The shock revelations will spark fears that the bank is against leaving the EU at a time when City firms have been engaged in a war of words over a potential in/out referendum.
But the report is unlikely to be revealed to the public, as MPs cannot demand its publication without an official notice of the project.
Other staff listed on the accidentally-leaked email include governor Mark Carney’s private secretary Iain de Weymarn, head of risk assessment Nicola Anderson, director of international Phil Evans and communications boss Jenny Scott.
A Bank spokesman said: “It is stated government policy that there will be a renegotiation and national referendum on the UK’s membership of the European Union at some point.
“It should not come as a surprise that there are a range of economic and financial issues that arise in the context of the renegotiation and national referendum and it is part of the Bank’s function to assess therse in order to deliver its objectives.

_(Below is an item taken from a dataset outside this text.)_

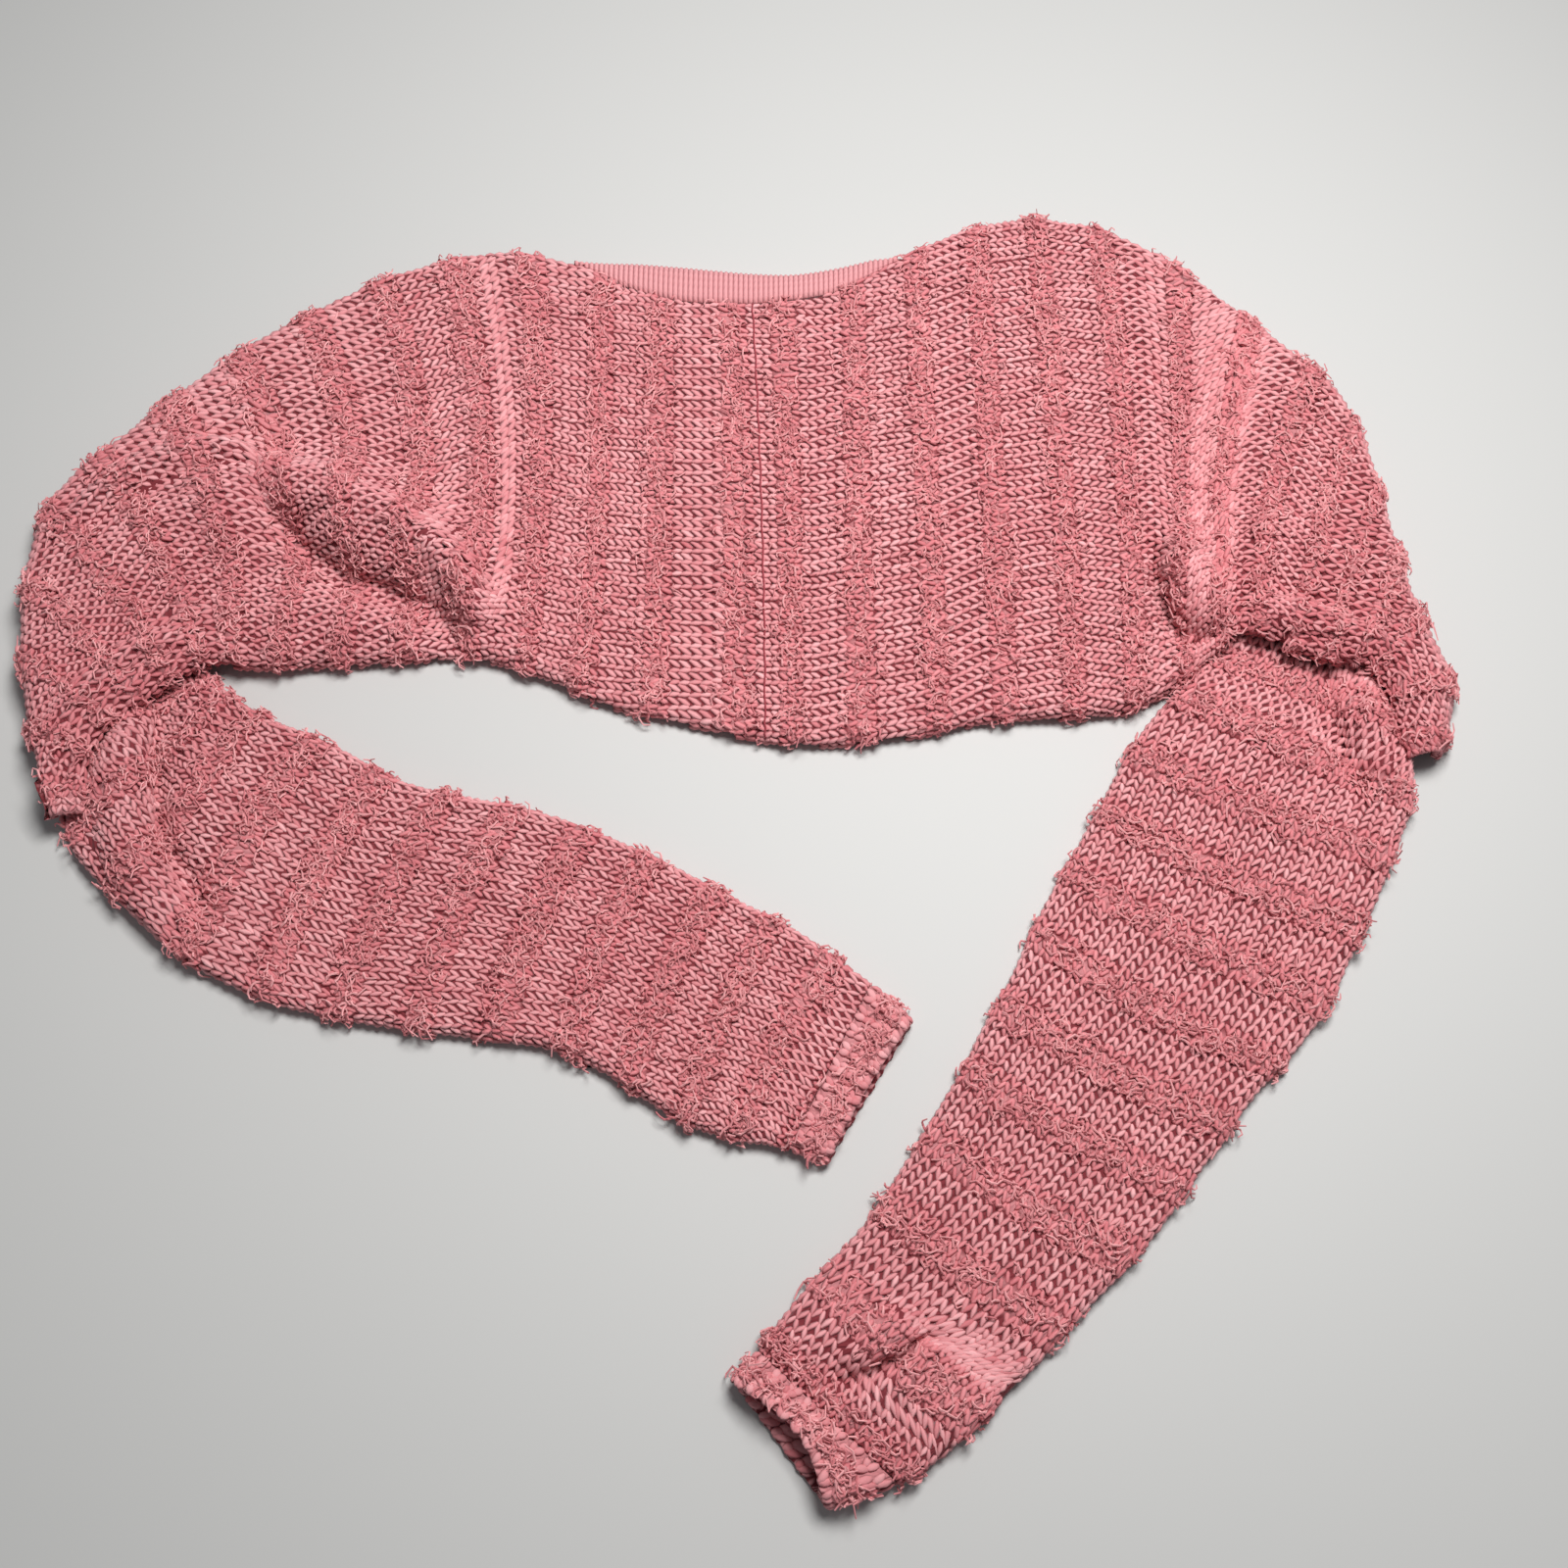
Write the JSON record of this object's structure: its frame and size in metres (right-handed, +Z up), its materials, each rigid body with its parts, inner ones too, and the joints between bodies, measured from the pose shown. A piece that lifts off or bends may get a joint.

The spokesman continued: “But as with work done prior to the Scottish referendum, we will disclose the details of such work at the appropriate time.
“While it is unfortunate that this information has entered the public domain in this way, the Bank will maintain this approach.”
Earlier this week scandal-hit German bank Deutsche Bank revealed it is considering leaving Britain ahead of an in/out vote.
But senior figures at building equipment firm JCB suggested the UK would not suffer any adverse effects from leaving the EU.
Lord Bamford, a Tory donor, backed the idea of Britain leaving the EU, telling the BBC the country could exist “peacefully and sensibly” on its own.
And JCB chief executive Graeme Macdonald said that Britain should leave the EU unless it reforms, playing down fears that an exit could hit exports to the Continent.
“I really don’t think it would make a blind bit of difference to trade with Europe (if the UK left an unreformed EU),” he told the Guardian.
“There has been far too much scaremongering about things like jobs. I don’t think it’s in anyone’s interest to stop trade. I don’t think we or Brussels will put up trade barriers.”